[PROBLEM STATEMENT] Where a line of the material contains the string "with", copy that line.

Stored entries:
#####

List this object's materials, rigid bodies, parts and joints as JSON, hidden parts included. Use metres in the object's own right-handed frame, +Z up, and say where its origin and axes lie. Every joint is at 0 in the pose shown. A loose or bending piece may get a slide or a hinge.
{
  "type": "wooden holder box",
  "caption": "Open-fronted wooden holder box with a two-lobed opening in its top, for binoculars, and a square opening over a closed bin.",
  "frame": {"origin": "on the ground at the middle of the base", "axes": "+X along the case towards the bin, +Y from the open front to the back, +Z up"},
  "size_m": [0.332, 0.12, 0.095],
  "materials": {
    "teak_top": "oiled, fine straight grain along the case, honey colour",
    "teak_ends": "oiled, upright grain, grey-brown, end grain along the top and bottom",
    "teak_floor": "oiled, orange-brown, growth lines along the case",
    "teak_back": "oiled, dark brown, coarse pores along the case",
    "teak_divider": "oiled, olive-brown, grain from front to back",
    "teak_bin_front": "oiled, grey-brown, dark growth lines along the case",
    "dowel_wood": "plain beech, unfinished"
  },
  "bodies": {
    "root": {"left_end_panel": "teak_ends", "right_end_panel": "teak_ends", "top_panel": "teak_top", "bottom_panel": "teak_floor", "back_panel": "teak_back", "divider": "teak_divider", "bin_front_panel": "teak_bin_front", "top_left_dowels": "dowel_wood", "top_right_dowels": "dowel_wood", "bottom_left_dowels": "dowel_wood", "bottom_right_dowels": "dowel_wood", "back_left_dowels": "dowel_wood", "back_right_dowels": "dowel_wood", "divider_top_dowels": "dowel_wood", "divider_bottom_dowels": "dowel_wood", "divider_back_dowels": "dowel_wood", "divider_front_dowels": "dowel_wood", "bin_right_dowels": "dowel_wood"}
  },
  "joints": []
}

#####

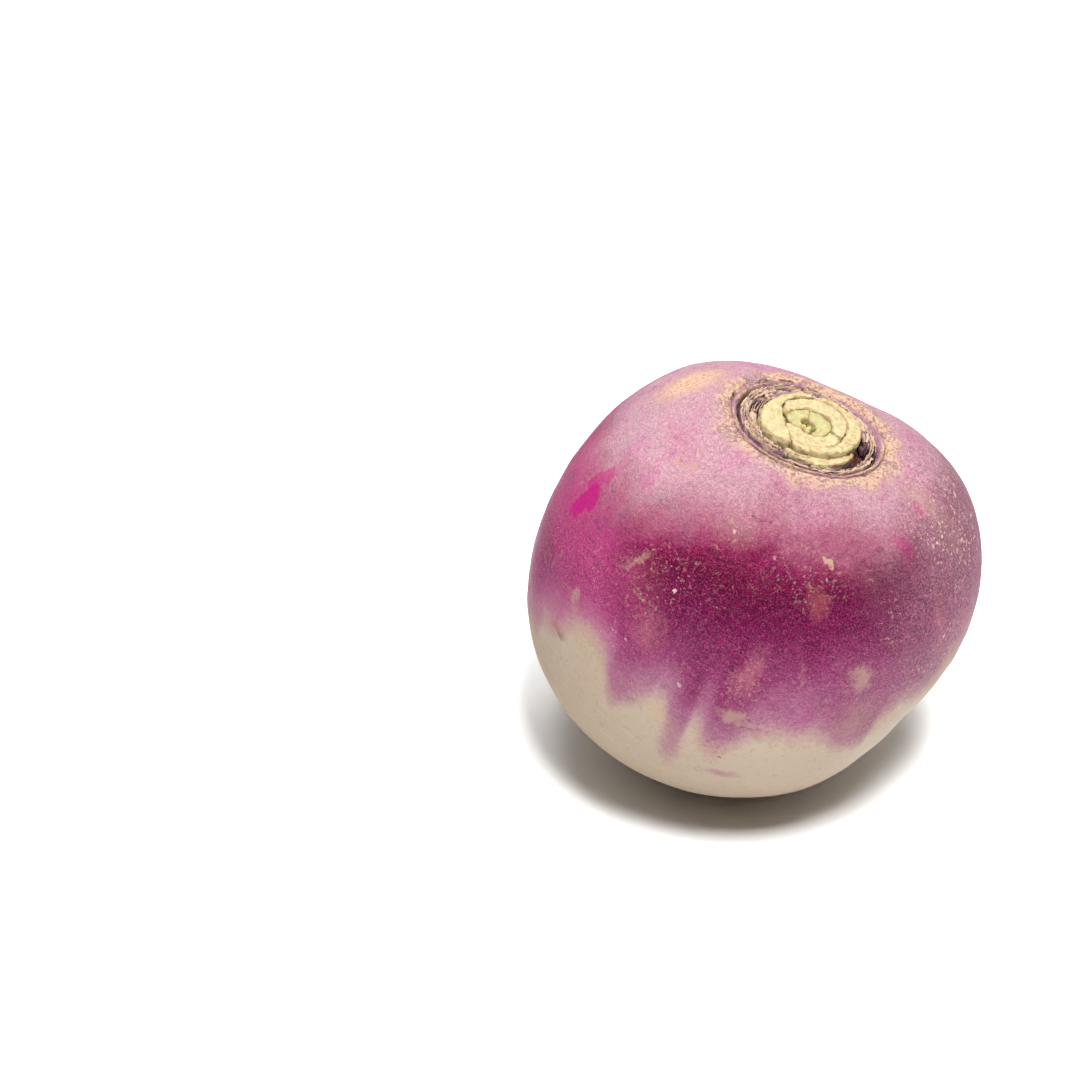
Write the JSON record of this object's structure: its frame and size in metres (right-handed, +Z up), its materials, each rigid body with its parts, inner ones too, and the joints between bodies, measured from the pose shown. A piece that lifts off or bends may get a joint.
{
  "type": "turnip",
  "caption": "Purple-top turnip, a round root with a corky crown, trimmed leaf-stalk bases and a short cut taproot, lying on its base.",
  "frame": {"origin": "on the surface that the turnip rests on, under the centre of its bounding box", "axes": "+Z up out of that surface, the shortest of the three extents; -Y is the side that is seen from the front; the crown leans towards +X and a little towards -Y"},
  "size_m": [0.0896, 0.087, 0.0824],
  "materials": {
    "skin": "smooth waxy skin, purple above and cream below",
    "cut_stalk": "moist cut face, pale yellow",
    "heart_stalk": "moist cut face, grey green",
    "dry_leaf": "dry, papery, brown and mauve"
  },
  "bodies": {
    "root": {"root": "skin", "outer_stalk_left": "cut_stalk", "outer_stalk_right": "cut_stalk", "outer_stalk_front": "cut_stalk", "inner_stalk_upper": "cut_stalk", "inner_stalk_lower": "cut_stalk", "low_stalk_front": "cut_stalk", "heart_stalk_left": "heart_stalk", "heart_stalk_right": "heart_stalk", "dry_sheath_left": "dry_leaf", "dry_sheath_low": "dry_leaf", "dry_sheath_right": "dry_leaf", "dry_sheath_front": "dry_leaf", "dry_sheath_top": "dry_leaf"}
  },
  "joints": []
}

#####

[FINISHED EXERCISE]
  "caption": "Open-fronted wooden holder box with a two-lobed opening in its top, for binoculars, and a square opening over a closed bin.",
Write the JSON record of this object's structure: its frame and size in metres (right-handed, +Z up), its materials, each rigid body with its parts, inner ones too, and the joints between bodies, measured from the pose shown. A piece that lifts off or bends may get a joint.
  "caption": "Purple-top turnip, a round root with a corky crown, trimmed leaf-stalk bases and a short cut taproot, lying on its base.",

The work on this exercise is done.